Sleep apnea and snoring are very often blamed on being overweight and the main advice doctors give is to try to lose weight.
But according to a new study published study in the journal Clinical Imaging, this may not always be the case.
In fact it may have more to do with something that happened when you were born, which is of course completely out of your control.
The good news is that you can still cure your snoring and sleep apnea without having to lose weight.
The researchers used magnetic resonance imaging (MRI) scans to compare the airways of 49 preterm and 47 term infants.
While they found no difference in the sizes of the hypopharynx (the entrance into the esophagus), the adenoids, or the tonsils, they did discover that the two groups differed in nasopharynx and oropharynx size.
Your nasopharynx and oropharynx lie in your upper airway, between the back of your mouth and the area just above your esophagus.

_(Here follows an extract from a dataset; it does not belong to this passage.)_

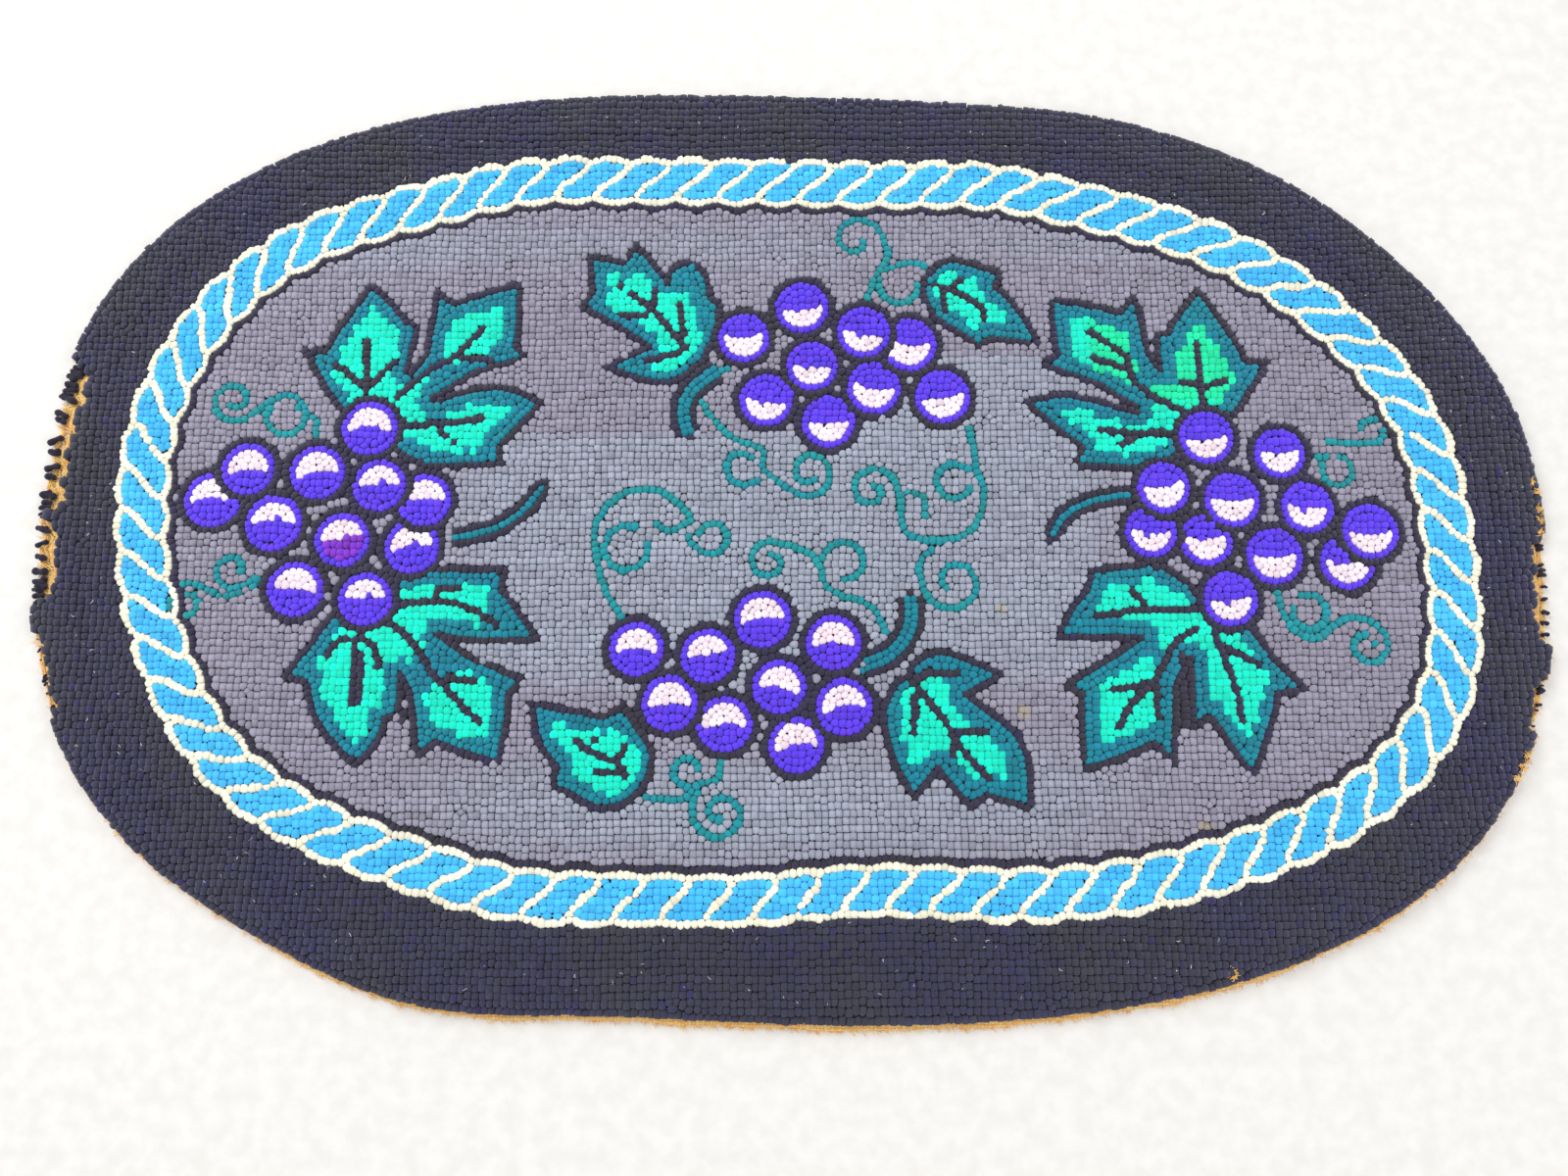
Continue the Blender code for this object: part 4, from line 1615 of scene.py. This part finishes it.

On average, preterm babies had a nasopharynx size of 221 mm compared to the 495.6 mm of term babies, which means they were less than half of the size.
The oropharynx of preterm babies were 179.3 mm while those of term babies measured 313.6 mm, again a huge difference.
While they did not test for the existence of sleep apnea, which infants of that size would probably not have had yet anyway, they concluded that these smaller airway measurements had the potential to cause sleep apnea later in life.
So if you were born preterm, this may very well contribute to your snoring and sleep apnea.